Moderna releases Interim Phase III results of its COVID-19 vaccines with 94.5% efficacy

November 17, 20200

Moderna’s interim readout of Phase 3 results of its COVID-19 mRNA vaccine brings cheer at the heel of last week’s announcement from Pfizer. Moderna has reported interim analysis from the Phase 3 COVE study that has completed enrolment of 30,000 participants. As on date of interim reporting, 5 cases of COVID-19 were reported in the vaccinated group versus 90 cases of COVID-19 in the placebo group, indicating a 94.5% efficacy of the vaccine. Moderna is conducting the trial in collaboration with National Institute of Allergy and Infectious Disease (NIAID), National Institute of Health (NIH) and Biomedical Advanced Research and Development Authority (BARDA).

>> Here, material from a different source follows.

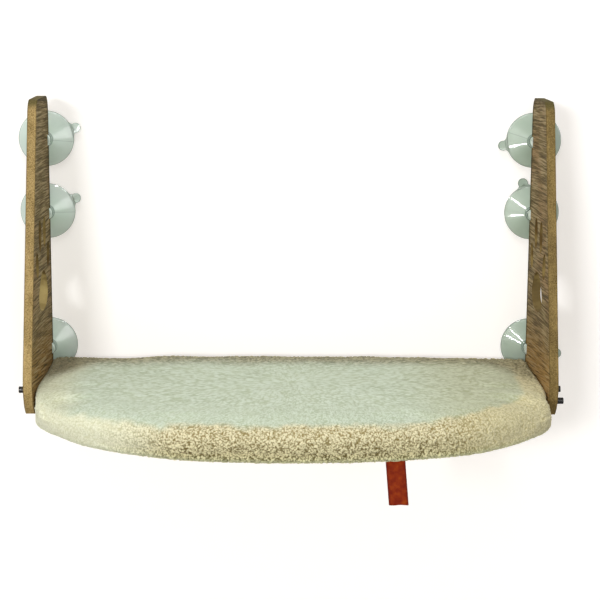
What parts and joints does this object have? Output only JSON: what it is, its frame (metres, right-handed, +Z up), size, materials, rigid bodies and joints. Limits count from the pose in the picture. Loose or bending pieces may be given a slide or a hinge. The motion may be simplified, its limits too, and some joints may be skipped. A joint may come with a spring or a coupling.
{
  "type": "window mounted cat perch",
  "caption": "Padded cat bed hung between two wooden side planks that are held to a window pane by swivelling suction cups.",
  "frame": {"origin": "on the window glass, midway between the two side planks and midway between the top and the bottom row of suction cups", "axes": "+X to the right along the bed, +Y from the room into the glass, +Z up"},
  "size_m": [0.6086, 0.3345, 0.373],
  "materials": {
    "plank_wood": "rough, torched face with pale plain edges",
    "clear_mint": "clear glossy soft PVC with a mint tint",
    "board_wood": "plain plywood",
    "foam": "open cell foam",
    "plush": "curly pile, cream and mint",
    "red_tape": "woven tape, red-orange",
    "black_steel": "black, half gloss"
  },
  "bodies": {
    "perch": {"side_plank_left": "plank_wood", "side_plank_right": "plank_wood", "bed_board": "board_wood", "cleat_left": "board_wood", "cleat_right": "board_wood", "foam_pad": "foam", "plush_cover": "plush", "fabric_label": "red_tape", "screw_left_front": "black_steel", "screw_left_rear": "black_steel", "screw_right_front": "black_steel", "screw_right_upper": "black_steel", "screw_right_rear": "black_steel", "washers_left": "black_steel", "washers_right": "black_steel"},
    "cup_left_top": {"cup_left_top": "clear_mint"},
    "cup_left_middle": {"cup_left_middle": "clear_mint"},
    "cup_left_bottom": {"cup_left_bottom": "clear_mint"},
    "cup_right_top": {"cup_right_top": "clear_mint"},
    "cup_right_middle": {"cup_right_middle": "clear_mint"},
    "cup_right_bottom": {"cup_right_bottom": "clear_mint"}
  },
  "joints": [
    {"name": "swivel_left_top", "type": "hinge", "parent": "perch", "child": "cup_left_top", "pos_m": [-0.26975, -0.02, 0.116], "axis": [0, 1, 0], "continuous": true},
    {"name": "swivel_left_middle", "type": "hinge", "parent": "perch", "child": "cup_left_middle", "pos_m": [-0.26975, -0.02, 0.0355], "axis": [0, 1, 0], "continuous": true},
    {"name": "swivel_left_bottom", "type": "hinge", "parent": "perch", "child": "cup_left_bottom", "pos_m": [-0.26975, -0.02, -0.116], "axis": [0, 1, 0], "continuous": true},
    {"name": "swivel_right_top", "type": "hinge", "parent": "perch", "child": "cup_right_top", "pos_m": [0.26975, -0.02, 0.116], "axis": [0, 1, 0], "continuous": true},
    {"name": "swivel_right_middle", "type": "hinge", "parent": "perch", "child": "cup_right_middle", "pos_m": [0.26975, -0.02, 0.0355], "axis": [0, 1, 0], "continuous": true},
    {"name": "swivel_right_bottom", "type": "hinge", "parent": "perch", "child": "cup_right_bottom", "pos_m": [0.26975, -0.02, -0.116], "axis": [0, 1, 0], "continuous": true}
  ]
}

The primary endpoint of Phase III COVE study is based on confirmed and adjudicated COVID-19 cases, starting two weeks following the second dose of vaccine. A secondary endpoint was also analysed amongst the 95 participants for severe COVID-19 cases observed in 11 cases. All the 11 with the severe condition were from the placebo group. The results did not indicate any safety concerns. Majority of adverse events were mild or moderate in severity and very short lived which included injection site pain (2.7%), and after the second dose included fatigue (9.7%), myalgia (8.9%), arthralgia (5.2%), headache (4.5%), pain (4.1%) and erythema/redness at the injection site (2.0%)The data would however change base on the final analysis from all participants of the study. Based on the results in upcoming weeks, Moderna has also indicated that it will be submitting for Emergency Use Authorization and applications for authorizations to global regulatory agencies. The vaccine received FDA’s fast track designation on 12 May this year. Moderna expects to have approximately 20 million doses of mRNA-1273 ready to ship in the U.S, by the end of 2020 and 500 million to 1 billion doses globally in 2021. 

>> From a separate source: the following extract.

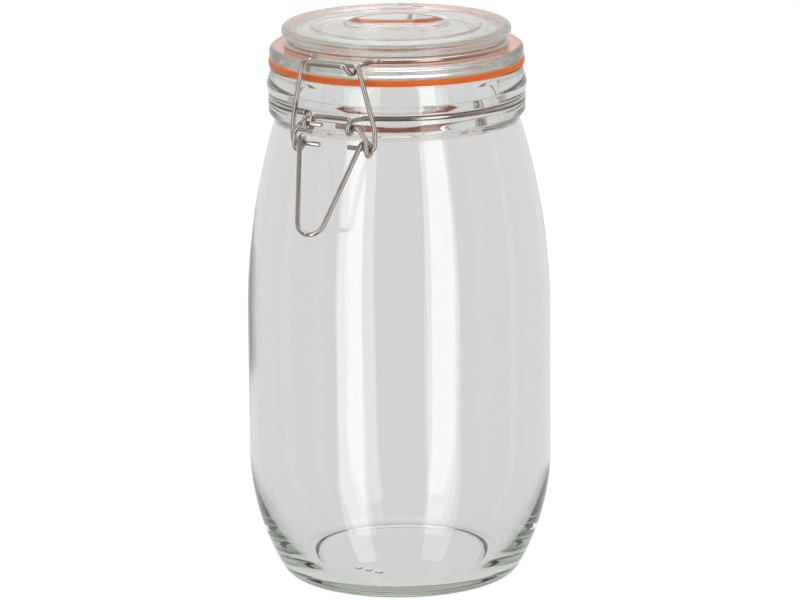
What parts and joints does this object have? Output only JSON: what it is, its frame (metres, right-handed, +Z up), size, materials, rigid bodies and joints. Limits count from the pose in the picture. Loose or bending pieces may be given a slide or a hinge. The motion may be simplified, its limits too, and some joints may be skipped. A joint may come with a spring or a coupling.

The dissemination of interim results by Pfizer and Moderna manufacturers can be seen as a promising sign to have effective vaccines disseminated early next year and draw attention to mRNA-based vaccines. With the data presented in interim results, there is a need to understand the period of immunity provided by the vaccine and the possibility of the need for subsequent booster doses. While these questions on vaccine efficacy exist, the concern around large scale manufacture for global access prevails. While multiple government deals have been signed by US and EU, to ensure global access of vaccines, more deals need to be forged that provide vaccine availability in other parts of the world. The other vaccine developers also need to accelerate their clinical activities in order to meet the demand supply gap. Another major challenge is in the logistics for supply chain to transport these vaccines with Pfizer’s vaccine requiring –70 degrees and Moderna vaccine at –20 degrees. While companies are focussed at designing existing vaccines to be thermostable, these mRNAbased COVID-19 vaccines are heat sensitive making last mile deliveries a substantial challenge that need to be addressed.